Moreover, as Starmer’s policy coup this week showed, the intensity will be extracted from the debate around Brexit, circulating less around starry-eyed but non-existent sovereignty and more around economic credibility couched in less spendthrift terms. Generalised across the Commons, any specific appeal of a softer jobs-first Brexit under Labour would disappear, especially with the existing cross-Commons convergence on immigration. But, moreover, the fantasy politics induced by Brexit would disappear too. Moving from pie in the sky to the pound in your pocket, questions of economic credibility would re-enter political debate in a way unseen since Ed Miliband’s tilt at Number 10. This would squeeze the extent to which Labour can set out its singular stall on giveaways and stimulus, and reduce its room to make emotional pitches for people’s hearts over their heads. If, as appears the case, Labour’s centre and sensible left have been given the space to define the party’s Brexit policy, the new tenor of political debate this will create around financial good sense and the maintenance of the certainties of contintental political and economic order may make the Corbynist wing’s case on other policy areas much harder to communicate.

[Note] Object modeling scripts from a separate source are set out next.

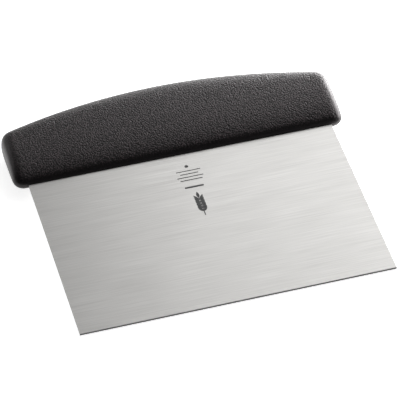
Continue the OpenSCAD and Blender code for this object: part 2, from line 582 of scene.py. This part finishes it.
def print_material():
    """Dark matt ink, worn a little thin in specks."""
    material, tree, shader = new_material("dark_print")
    specks = ramp(tree, noise_at(tree, place(tree), 3500), 0.35, 0.75)
    set_inputs(tree, shader, {
        "Base Color": blend_colours(tree, specks, DARK_INK, WORN_INK),
        "Roughness": ramp(tree, specks, 0.0, 1.0, 0.6, 0.5),
    })
    return material


def floor_material():
    """Pale paper that glows, more towards the back right, so that it stays near white."""
    material, tree, shader = new_material("pale_paper")
    cloud = noise_at(tree, place(tree), 3)
    spot = add_node(tree, "ShaderNodeSeparateXYZ", {"Vector": place(tree)})
    to_right = ramp(tree, spot.outputs["X"], -0.05, 0.12)
    to_back = ramp(tree, spot.outputs["Y"], -0.06, 0.03)
    to_corner = maths(tree, "MULTIPLY", to_right, to_back)
    set_inputs(tree, shader, {
        "Base Color": blend_colours(tree, cloud, DARK_PAPER, LIGHT_PAPER),
        "Roughness": 0.9,
        "Specular IOR Level": 0.1,
        "Emission Color": WHITE,
        "Emission Strength": ramp(tree, to_corner, 0.0, 1.0, 0.80, 3.0),
    })
    return material


# ---------------------------------------------------------------- floor and light

FLOOR_GAP = 0.02 * MM
BRIGHT_SIDE = Vector((0.45, 0.48, 0.75)).normalized()


def add_floor():
    """A wide floor just under the scraper's lowest point."""
    half = 6.0
    height = cad_box[0].z - FLOOR_GAP
    corners = [(-half, -half), (half, -half), (half, half), (-half, half)]
    mesh = bmesh.new()
    mesh.faces.new([mesh.verts.new((x, y, height)) for x, y in corners])
    mesh_object("floor", mesh, floor_material())


def add_panel(name, centre, aim, width, height, radiance):
    """A soft panel that faces a point, and is given its radiance rather than its total power."""
    light = bpy.data.lights.new(name, "AREA")
    light.shape = "RECTANGLE"
    light.size = width
    light.size_y = height
    light.energy = radiance * math.pi * width * height
    panel = new_object(name, light)
    panel.location = centre
    panel.rotation_euler = (Vector(aim) - Vector(centre)).to_track_quat("-Z", "Y").to_euler()
    panel.visible_camera = False


def add_world():
    """Surroundings that the camera sees white, and that light the scraper from above the back right."""
    world = bpy.data.worlds.new("studio")
    world.use_nodes = True
    tree = world.node_tree
    where = add_node(tree, "ShaderNodeTexCoord").outputs["Generated"]
    lit = ramp(tree, facing(tree, where, BRIGHT_SIDE), 0.6, 1.0, 0.05, 0.57)
    seen = add_node(tree, "ShaderNodeLightPath").outputs["Is Camera Ray"]
    set_inputs(tree, tree.nodes["Background"], {
        "Color": WHITE,
        "Strength": maths(tree, "MAXIMUM", lit, seen),
    })
    bpy.context.scene.world = world


def add_lights():
    """The surroundings and six panels.

    The steel reflects the back panel. The back strip and the rim panel lie low behind the handle and
    light its crown, the right panel lights its right shoulder, and the last two fill in from the front
    right and from the back left.
    """
    add_world()
    add_panel("back_panel", (0.37, 0.37, 0.39), (0, 0, 0), 0.66, 0.6, 1.18)
    add_panel("back_strip", (0.50, 0.70, 0.055), (0.04, 0.05, 0), 1.00, 0.09, 5.0)
    add_panel("rim_panel", (0.20, 0.26, 0.025), (0.07, 0.06, 0.01), 0.16, 0.045, 8.5)
    add_panel("right_panel", (0.60, 0.24, 0.15), (0.08, 0.04, 0), 0.62, 0.30, 9.8)
    add_panel("front_fill", (0.60, -0.70, 0.30), (0, 0, 0), 0.60, 0.30, 0.7)
    add_panel("left_panel", (-0.48, 0.52, 0.30), (-0.04, 0.02, 0), 0.60, 0.40, 0.9)


# ---------------------------------------------------------------- the scene

add_camera()
add_lights()
add_floor()
add_grip(skin_material())
add_print(print_material())
frame["nodes"]["blade"].data.materials[0] = steel_material()
frame["nodes"]["handle_core"].data.materials[0] = core_material()
bpy.context.scene.view_settings.view_transform = "Standard"
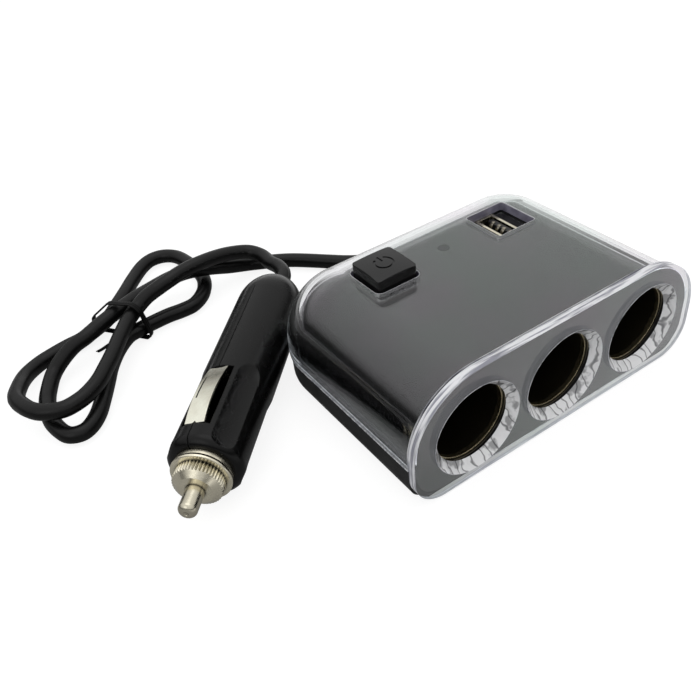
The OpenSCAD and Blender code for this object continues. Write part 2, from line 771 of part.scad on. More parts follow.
// a countersunk screw under the base
module base_screw(i) {
    p = screw_spots[i];
    color([0.6, 0.6, 0.6])
        translate([p.x, p.y, screw_well_depth])
            difference() {
                union() {
                    translate([0, 0, -screw_head_t]) cylinder(r = screw_head_r, h = screw_head_t);
                    cylinder(r = screw_shank_r, h = screw_len);
                }
                for (turn = [0, 90])
                    rotate([0, 0, turn])
                        translate([-screw_head_r / 2, -screw_slot_w / 2, -screw_head_t - overrun])
                            cube([screw_head_r, screw_slot_w, overrun + screw_head_t / 2]);
            }
}

// the ribbed sleeve where the cord leaves the housing
module strain_relief() {
    rib_pitch = (sleeve_len - sleeve_flange_t) / (sleeve_ribs + 1);
    color([0.05, 0.05, 0.05])
        translate([sleeve_x, 0, sleeve_z])
            difference() {
                union() {
                    along_y(base_rear_y - base_wall) cylinder(r = sleeve_root_r, h = base_wall + run_gap);
                    along_y(base_rear_y) cylinder(r = sleeve_flange_r, h = sleeve_flange_t);
                    along_y(base_rear_y) cylinder(r1 = sleeve_root_r, r2 = sleeve_tip_r, h = sleeve_len);
                }
                along_y(base_rear_y - base_wall - overrun)
                    cylinder(r = cord_r + cord_fit / 2, h = base_wall + sleeve_len + 2 * overrun);
                for (k = [1:sleeve_ribs])
                    along_y(base_rear_y + sleeve_flange_t + k * rib_pitch - sleeve_rib_w / 2)
                        difference() {
                            cylinder(r = sleeve_flange_r, h = sleeve_rib_w);
                            translate([0, 0, -overrun])
                                cylinder(r = sleeve_tip_r - sleeve_rib_depth, h = sleeve_rib_w + 2 * overrun);
                        }
            }
}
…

This debate about economic credibility would admittedly rest less on who would cut best and more on who would spend best. But the latter is a record which is not Labour’s alone to claim under Corbyn. A concerted Tory end to austerity would outmanoeuvre Labour on the anti-cuts agenda that brought Corbyn to the Labour leadership to begin with, and the raised consciousness of which provided at least some of the context for his relentless poll rise over the short election campaign. Movement on austerity and Brexit are dangerous for Labour insofar as they are both likely and the decision over whether they become reality is a ball squarely in the Tories’ court. This means that there is every reason for debate to ensue at Labour’s Party Conference in September over a more adaptable policy pitch that can soak up more supporters on what might be a changed electoral field come the next election. 

There is every chance that the politics of the abyss and pure fantasy remain in vogue well up until and beyond that point. But if Labour remain stuck within them, and the hard Brexit and anti-austerity agenda that propelled this politics slide from view, a Corbyn-led Labour will find itself in a very lonely place indeed, having staked everything on an unsteady synthesis of both. Corbynism has confounded expectations precisely by containing within itself elements of the two leading populisms of the past decade, left and right. But the contradictions this carries over could end up consuming it from inside out- unless a new electoral offer can be crafted. A ‘one-more-heave’ strategy is unlikely to make it across the precipice, whether the abyss awaits beyond it or not. The minor revolt against the ‘will of the people’ announced this week is a hopeful sign. But owing to Labour’s complication within the complex political context of Brexit, it only serves to raise new contradictions the fragile truce at the centre of the party may not be best placed to address.